Apr 12th, 2008 by Greg | 0

Economic Week in Review: Sharp increase in February trade deficit
The week’s rather light offering of economic data revealed that the nation’s trade deficit grew significantly in February. In addition, consumers continued to use credit cards in February to finance their spending—albeit at a slower rate. Tuesday’s release of the minutes from last month’s Federal Open Market Committee (FOMC) meeting shed light on the extent of concerns over slowing economic growth and rising inflation. For the week, the S&P 500 Index fell 2.7% to 1,333 (for a year-to-date total return of –8.7%). The yield of the 10-year U.S. Treasury note fell 1 basis points to 3.47%.

FOMC minutes showed strong concerns
According to its March 18 meeting minutes, the FOMC was clearly concerned about the seizing-up of economic growth as measured by the decrease in the nation’s real gross domestic product. This factor, as well as ongoing problems in the financial markets, was top of mind when it announced a three-quarter percentage point reduction in its target for the federal funds rate.
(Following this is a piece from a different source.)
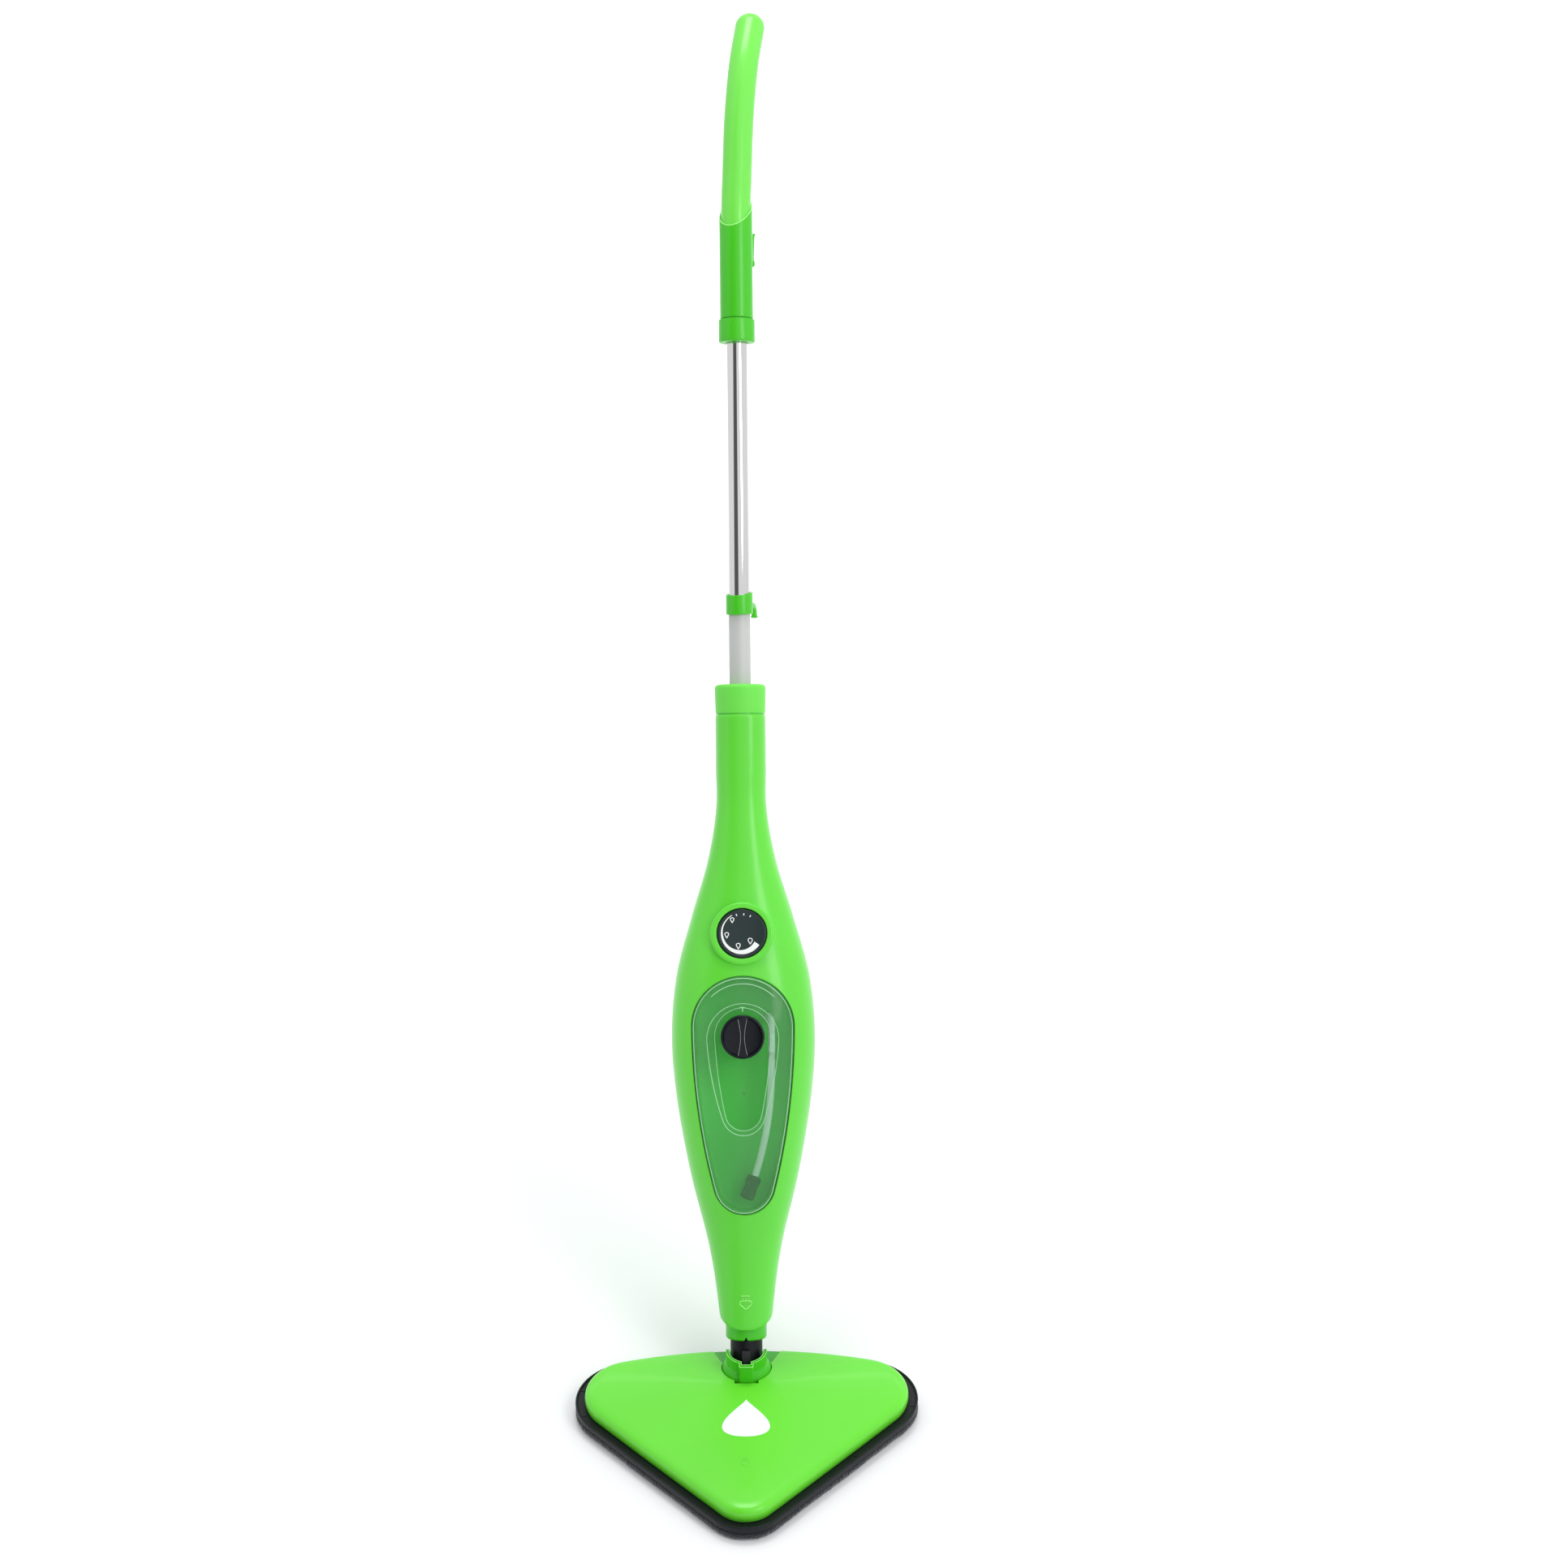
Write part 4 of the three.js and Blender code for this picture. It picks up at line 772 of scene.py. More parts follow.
def shell_row(z, hole, side, face):
    """One row of a housing half, from the inner end of its seam lip to the hole's edge or the middle.
    side is -1 or 1 in X, face is -1 for the front housing and 1 for the rear one."""
    z = np.full(COLUMNS, float(z)) if np.ndim(z) == 0 else z
    start = np.arcsin(((SEAM_R + SEAM_GAP) / half_depth(z)) ** (UNIT_POWER / 2))
    end = np.arccos(np.clip(hole / half_width(z), 0, 1) ** (UNIT_POWER / 2))
    x, y = around(z, start + (end - start) * np.linspace(0, 1, COLUMNS))
    x[-1] = hole
    lip = [(x[0] - SEAM_LIP, SEAM_GAP, z[0])]
    lip += [(x[0] - SEAM_R * (1 - math.cos(t)), SEAM_GAP + SEAM_R * (1 - math.sin(t)), z[0])
            for t in np.radians((90, 60, 30))]
    return [(side * px, face * py, pz) for px, py, pz in [*lip, *zip(x, y, z)]]


def chin_heights(face, end_z, t):
    """Heights of a row's points a share t of the way from the slanted lower edge up to end_z."""
    z = np.full(COLUMNS, 45.0)
    for _ in range(8):
        _, y = around(z, np.linspace(0.03, math.pi / 2, COLUMNS))
        z = CHIN_Z + (face * y + half_depth(40)) * CHIN_SLOPE
    return z * (1 - t) + end_z * t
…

Inflation concerns, particularly the impact of higher energy prices, also played a pivotal role in the committee’s rate-cutting decision. Amid the broad array of factors affecting the economy, the committee believed that lower short-term interest rates “should help buoy economic activity and ameliorate strains in (the financial) markets.”

February trade deficit jumped
Despite the ongoing weakness of the U.S. dollar, the nation’s trade deficit in goods and services grew 5.7% in February, to $62.3 billion, according to the Commerce Department. The increase surprised analysts, who had expected the gap to shrink. It marked the second consecutive gain and left the deficit at its highest level since November. Imports rose 3.1% from January, while exports increased 2.0%. In an interesting development, imports of petroleum decreased in February following 11 consecutive monthly increases. Over the past year, both exports and imports have posted strong gains; exports have grown 20.8%, and imports have risen 16.4%.

Consumers tapped the brakes on borrowing
The Federal Reserve reported that total consumer credit outstanding rose in February by $5.2 billion to $2.54 trillion. This gain, however, was roughly half that of January’s $10.3 billion increase. The majority of February’s gain came from growth in revolving credit—namely credit card debt—which rose $4.7 billion, or 5.9% at an annualized rate. Non-revolving debt—such as auto loans—grew at a tepid 0.4% annualized rate. Weak vehicle sales were the main factor in the slower growth in non-revolving debt.

The economic week ahead
The coming week will offer a much more robust helping of news for economy-watchers to digest. The week kicks off with Monday’s readings on retail sales and business inventories. Also on tap are gauges of producer prices (Tuesday); consumer prices, new residential construction, industrial production, and regional economic conditions (Wednesday); and leading economic indicators (Thursday).